I find the idea that bacteria and fungi can successfully infiltrate rocks and bones far more likely than that bone chemistry can somehow suspend the laws of thermodynamics for a hundred million years. I’m going to tentatively accept the explanation of recent bacterial contamination for the soft tissue in fossil bone controversy.
The study of fossil organics must consider potential microbial presence throughout a specimen’s taphonomic history, from early to late. Microbial communities interact with fossils immediately following death and after burial, but prior to diagenesis. Microbes are known to utilize bone and tooth proteins and fossil evidence of early fungal colonization has even been detected. More recent microbial colonization of fossil bone will occur as it nears the surface during uplift and erosion in the late stages of the taphonomic process. Furthermore, given that microbes can inhabit the crust kilometres below the surface, it might be predicted that bone remains a biologically active habitat even when buried hundreds of meters deep for millions of years. The extensive potential for microbial contamination and metabolic consumption makes verifying claims of Mesozoic bone protein extremely challenging.
Remember, dino fans, “life will find a way”. Bacteria are amazing.
Also, it seems to me that Schweitzer et al. have discovered an interesting and possibly important phenomenon, but it needs to be studied from the perspective of microbiology, not paleontology.
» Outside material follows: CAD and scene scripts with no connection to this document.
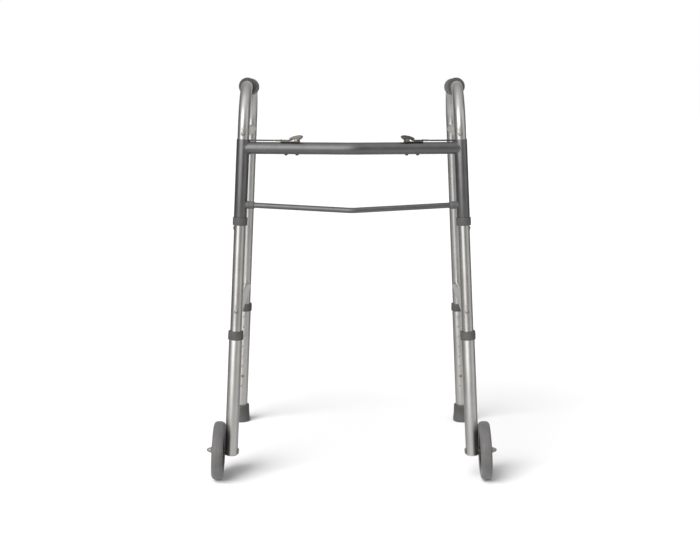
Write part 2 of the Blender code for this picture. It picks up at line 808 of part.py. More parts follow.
def end_plug(side, tag, across):
    """Cap pressed into the open bottom of the front leg; the axle bolt passes through its stem."""
    foot = FRONT_LOWER[0]
    stem = LOWER_BORE - GAP
    plug = turned(
        [
            (0, foot + 0.0180),
            (stem, foot + 0.0180),
            (stem, foot - GAP),
            (LOWER_R, foot - GAP),
            (LOWER_R - 0.0008, foot - 0.0015),
            (0, foot - 0.0022),
        ],
        20,
    )
    ob = make_object("leg_end_plug_" + tag, plug, side_frame(side), PLUG_PLASTIC)
    boolean(ob, "DIFFERENCE", rod(AXLE_R + GAP, -0.02, 0.02, 16), across)


def rubber_tip(side, tag):
    """Flared ferrule, worn flat on the floor."""
    seat = REAR_LOWER[0] - GAP
    bore = LOWER_R + GAP
    sole = -0.0045
    tip = [
        (0, seat),
        (bore, seat),
        (bore, TIP_TOP),
        (0.0185, TIP_TOP),
        (0.0192, 0.0280),
        (0.0200, 0.0200),
        (0.0210, 0.0120),
        (TIP_R, 0.0090),
        (TIP_R, sole),
        (0, sole),
    ]
    ob = make_object("rubber_tip_" + tag, turned(tip, 24), rear_frame(side), FOOT_RUBBER)
    boolean(ob, "DIFFERENCE", block((-1, -1, -0.1), (1, 1, 0)), Matrix())


def side_assembly(side, tag):
    side_tube(side, tag)
    hand_grip(side, tag)
    brace(side, tag, "upper_brace", UPPER_BRACE)
    brace(side, tag, "lower_brace", LOWER_BRACE)
    brace_rivets(side, tag)
    stop_rivet(side, tag)
    front, rear = (Matrix.Rotation(turn, 4, "X") for turn in (-pi / 2, pi / 2))
    leg = extension("front_" + tag, side_frame(side), FRONT_LOWER, FRONT_TOP_HOLE, front)
    across = side_frame(side) @ Matrix.Translation((0, 0, AXLE_Z)) @ Matrix.Rotation(pi / 2, 4, "Y")
    boolean(leg, "DIFFERENCE", rod(AXLE_R + GAP, -0.02, 0.02, 16), across)
    extension("rear_" + tag, rear_frame(side), REAR_LOWER, REAR_TOP_HOLE, rear)
    for name, place in zip(("front_", "rear_"), button_places(side)):
        snap_button(name + tag, place)
    wheel(side, tag)
    end_plug(side, tag, across)
    rubber_tip(side, tag)


crossbar()
lower_rod()
for number, label in ((-1, "left"), (1, "right")):
    sleeve(number, label)
    rod_socket(number, label)
    lever_bracket(number, label)
    lever_pin(number, label)
    release_lever(number, label)
    release_rod(number, label)
    release_spring(number, label)
    side_assembly(number, label)

for piece in list(PARTS.objects) + list(CUTTERS.objects):
    piece.matrix_world = Matrix.Translation((0, -MIDDLE_Y, 0)) @ piece.matrix_world
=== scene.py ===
"""Looks of the walking frame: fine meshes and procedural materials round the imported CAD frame."""

import json
from math import cos, pi, radians, sin, sqrt, tan

import bmesh
import bpy
import numpy as np
from mathutils import Matrix, Vector

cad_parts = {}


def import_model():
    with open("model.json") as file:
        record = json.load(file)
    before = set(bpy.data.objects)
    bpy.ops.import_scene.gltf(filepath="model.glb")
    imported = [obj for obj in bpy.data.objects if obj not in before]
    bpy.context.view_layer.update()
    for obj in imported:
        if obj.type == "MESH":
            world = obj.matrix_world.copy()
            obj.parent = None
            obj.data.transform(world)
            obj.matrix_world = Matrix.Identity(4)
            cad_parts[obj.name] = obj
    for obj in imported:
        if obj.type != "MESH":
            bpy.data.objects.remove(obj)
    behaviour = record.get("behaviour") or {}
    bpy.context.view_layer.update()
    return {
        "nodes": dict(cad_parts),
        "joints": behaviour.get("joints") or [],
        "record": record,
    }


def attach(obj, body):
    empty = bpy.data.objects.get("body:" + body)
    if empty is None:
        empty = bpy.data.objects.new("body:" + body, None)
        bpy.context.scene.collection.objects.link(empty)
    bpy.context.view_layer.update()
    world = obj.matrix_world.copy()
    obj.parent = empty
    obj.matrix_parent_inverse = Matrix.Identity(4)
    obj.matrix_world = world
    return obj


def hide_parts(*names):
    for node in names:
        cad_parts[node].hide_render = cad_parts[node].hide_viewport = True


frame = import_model()
RECORD = frame["record"]
JOINTS = {j["name"]: j for j in frame["joints"]}
BODY = {n: b for b, nodes in RECORD["behaviour"]["bodies"].items() for n in nodes}

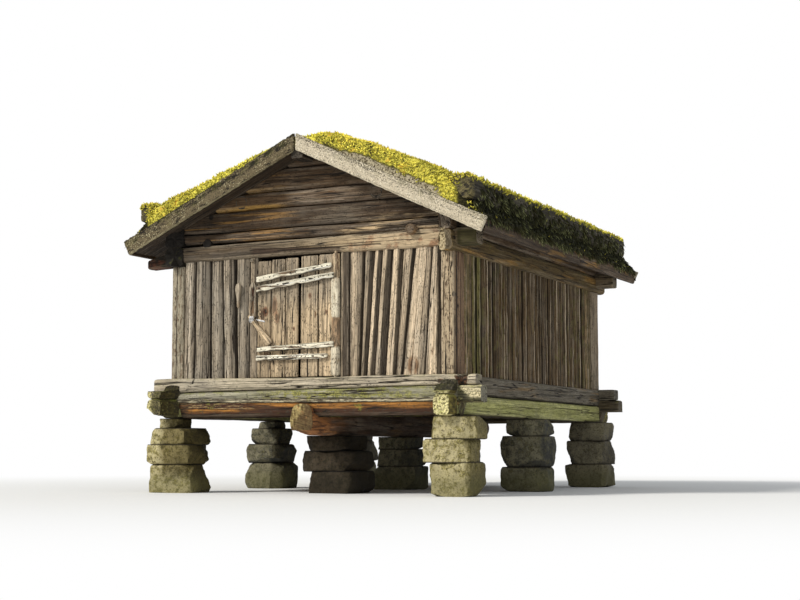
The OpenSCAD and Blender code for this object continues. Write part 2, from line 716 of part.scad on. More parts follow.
module turf(side) {
    xs = turf_lines();
    nx = len(xs);
    ny = 15;
    ys = [for (k = [0:ny - 1]) deck_y * (2 * k / (ny - 1) - 1)];
    upper = [for (x = xs, y = ys) [x, y, deck_top(x) + turf_depth(x, y)]];
    lower = [for (x = xs, y = ys) [x, y, deck_top(x) + seat]];
    m = nx * ny;
    rim = concat([for (j = [0:ny - 2]) j], [for (i = [0:nx - 2]) i * ny + ny - 1],
        [for (j = [ny - 1:-1:1]) (nx - 1) * ny + j], [for (i = [nx - 1:-1:1]) i * ny]);
    difference() {
        mirror([side < 0 ? 1 : 0, 0, 0]) polyhedron(
            points = concat(upper, lower),
            faces = concat(
                [for (i = [0:nx - 2], j = [0:ny - 2]) let (a = i * ny + j, b = a + ny)
                    each [[a, a + 1, b], [b, a + 1, b + 1],
                        [m + a, m + b, m + a + 1], [m + b, m + b + 1, m + a + 1]]],
                [for (k = [0:len(rim) - 1]) let (a = rim[k], b = rim[(k + 1) % len(rim)])
                    each [[a, m + a, b], [b, m + a, m + b]]]),
            convexity = 6);
        turf_log(side);
    }
}
module turf_left() color("#7f8c2a") turf(-1);
module turf_right() color("#a3a12c") turf(1);

module turf_log(side) pole(side * turf_log_x, turf_log_z, turf_log_d,
    -deck_y + turf_log_short, deck_y - turf_log_short);
module turf_logs() color("#4c4a2e") for (side = [-1, 1]) turf_log(side);

piers_front();
piers_middle();
piers_rear();
joist_middle();
floor_bearer();
sills_side_lower();
sills_side_upper();
sill_front_lower();
sill_front_upper();
sill_rear_lower();
sill_rear_upper();
floor();
corner_posts();
wall_left();
wall_right();
wall_rear();
wall_front_left();
wall_front_right();
door_jambs();
door_leaf();
door_pivot();
door_ledges();
door_bar();
door_hasp();
door_keepers();
plates_side_lower();
plates_side_upper();
plate_front();
plate_rear();
gable_logs_1();
gable_logs_2();
gable_logs_3();
gable_logs_4();
gable_logs_5();
ridge_beam();
purlins();
pole_beams();
roof_boards_left();
roof_boards_right();
eave_boards();
bargeboards_left();
bargeboards_right();
turf_left();
turf_right();
turf_logs();
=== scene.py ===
"""Looks of a raised granary on the CAD frame: hewn logs, split staves, dry stone piers and a turf roof."""

from math import cos, pi, radians, sin, tan

import bpy
import numpy as np
from bpy.props import FloatProperty, FloatVectorProperty, IntProperty, PointerProperty
from mathutils import Euler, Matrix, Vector


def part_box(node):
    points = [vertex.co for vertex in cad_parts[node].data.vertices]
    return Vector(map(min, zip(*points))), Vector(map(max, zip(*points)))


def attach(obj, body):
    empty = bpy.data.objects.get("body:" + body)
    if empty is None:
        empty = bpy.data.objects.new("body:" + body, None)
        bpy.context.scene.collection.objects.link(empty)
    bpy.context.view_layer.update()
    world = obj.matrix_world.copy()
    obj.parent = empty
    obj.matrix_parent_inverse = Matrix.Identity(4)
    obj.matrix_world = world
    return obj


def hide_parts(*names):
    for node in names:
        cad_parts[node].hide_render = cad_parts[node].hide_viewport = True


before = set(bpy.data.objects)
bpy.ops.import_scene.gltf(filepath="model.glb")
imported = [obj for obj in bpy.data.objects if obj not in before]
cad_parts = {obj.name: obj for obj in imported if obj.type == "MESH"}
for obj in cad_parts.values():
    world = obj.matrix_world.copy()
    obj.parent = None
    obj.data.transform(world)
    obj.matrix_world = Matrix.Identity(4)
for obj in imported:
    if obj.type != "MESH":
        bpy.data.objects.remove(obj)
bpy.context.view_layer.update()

bl_info = {
    "name": "Raised granary",
    "version": (1, 0, 0),
    "blender": (4, 5, 0),
    "location": "View3D > Sidebar > Granary",
    "description": "Builds the logs, staves, stones, door and turf roof of a raised granary",
    "category": "Add Mesh",
}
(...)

Saitta ET, Liang R, Lau MC, Brown CM, Longrich NR, Kaye TG, Novak BJ, Salzberg SL, Norell MA, Abbott GD, Dickinson MR, Vinther J, Bull ID, Brooker RA, Martin P, Donohoe P, Knowles TD, Penkman KE, Onstott T (2019) Cretaceous dinosaur bone contains recent organic material and provides an environment conducive to microbial communities. Elife. 2019 Jun 18;8. pii: e46205. doi: 10.7554/eLife.46205.